A great Vietnamese sandwich for both beginners and advanced eaters
Someday I'll be able to review a bánh-mì joint without providing a primer. But as a raft of new college students are arriving from the provinces, I'll once again offer Bánh Mì 101. This budget-priced Vietnamese sub (usually under $3) is built on lightly toasted French bread, the crust of which gets extra crackle from some rice flour. The filling is a crunchy salad of pickled root vegetables (carrots, daikon) and fresh herbs (cilantro, sometimes basil or mint), topped with a tasty protein — typically grilled beef or chicken, tofu, or pork-liver pâté with Vietnamese cold cuts — plus a variety of dressings (usually mayo and/or soy-based sauces), and if you specify "spicy," some sliced fresh chilies. In Vietnam, you'd likely buy this from a mobile street cart; in the States, stands are often tucked into multi-purpose spaces: groceries, bakeries, food courts.
Mike's Bánh Mì is a stand nestled in a sort of loosely organized Chinatown convenience store. His bánh mì ($2.75) currently has only two filling options: "BBQ" beef (sliced, marinated grilled steak) or cold cuts with pâté. I grade all bánh mì on the baguette (critical: a soft or stale one cannot overcome excellence elsewhere); freshness of the vegetable fillings; quality of the proteins, dressings, and chilies; and overall abundance. Mike's scores very high on all counts. The cold cuts, mostly pork-based (none of them too scary if you've ever eaten mortadella), are dressed with Kewpie mayo, the beef with Golden Mountain sauce, a sweetened, seasoned soy sauce. Chilies are fresh jalapeños. Both versions are delicious, fresh, and generously filled yet light — you never get that logy feeling that meat-and-cheese-heavy American subs often deliver.

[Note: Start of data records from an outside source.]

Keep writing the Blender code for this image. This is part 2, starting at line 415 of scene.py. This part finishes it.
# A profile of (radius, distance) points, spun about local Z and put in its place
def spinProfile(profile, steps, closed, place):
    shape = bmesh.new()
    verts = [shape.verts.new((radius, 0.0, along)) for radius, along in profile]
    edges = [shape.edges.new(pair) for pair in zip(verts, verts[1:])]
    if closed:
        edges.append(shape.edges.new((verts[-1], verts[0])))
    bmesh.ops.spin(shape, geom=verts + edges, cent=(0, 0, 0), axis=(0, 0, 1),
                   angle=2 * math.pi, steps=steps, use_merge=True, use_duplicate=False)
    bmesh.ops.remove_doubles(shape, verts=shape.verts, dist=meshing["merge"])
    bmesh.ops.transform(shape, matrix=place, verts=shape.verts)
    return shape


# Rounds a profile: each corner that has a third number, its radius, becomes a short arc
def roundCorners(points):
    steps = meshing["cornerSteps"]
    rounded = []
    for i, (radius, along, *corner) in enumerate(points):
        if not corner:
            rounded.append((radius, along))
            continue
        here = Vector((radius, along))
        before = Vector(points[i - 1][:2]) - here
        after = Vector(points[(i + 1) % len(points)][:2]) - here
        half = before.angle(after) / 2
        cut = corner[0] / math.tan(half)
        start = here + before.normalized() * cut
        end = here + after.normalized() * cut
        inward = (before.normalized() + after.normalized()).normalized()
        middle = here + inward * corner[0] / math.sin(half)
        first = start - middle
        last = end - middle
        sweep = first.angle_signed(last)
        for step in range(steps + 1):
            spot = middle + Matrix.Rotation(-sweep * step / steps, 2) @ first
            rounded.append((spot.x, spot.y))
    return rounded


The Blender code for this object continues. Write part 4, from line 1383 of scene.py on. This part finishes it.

A variety of Chinese and Vietnamese snacks (all made off-premises) are also sold, like bánh tét ($5), a pyramid-shaped dumpling of sticky-rice dough filled with ground pork, shallots, and mushrooms, wrapped in banana leaf for resteaming at home. Drink options include respectable Vietnamese iced-coffee with sweetened condensed milk, surprisingly pre-brewed ($2.25), and American bottled water and canned soft drinks ($1–$2.25). There's one table for eating in. This ain't Mike's first bánh-mì rodeo; he ran a stand in a now-defunct food court nearby for years, and that experience is reflected in some of the best bánh mì in the neighborhood. This imported sandwich is one of the city's tastiest super-cheap meals — don't be the last one on your dorm floor or block to try one.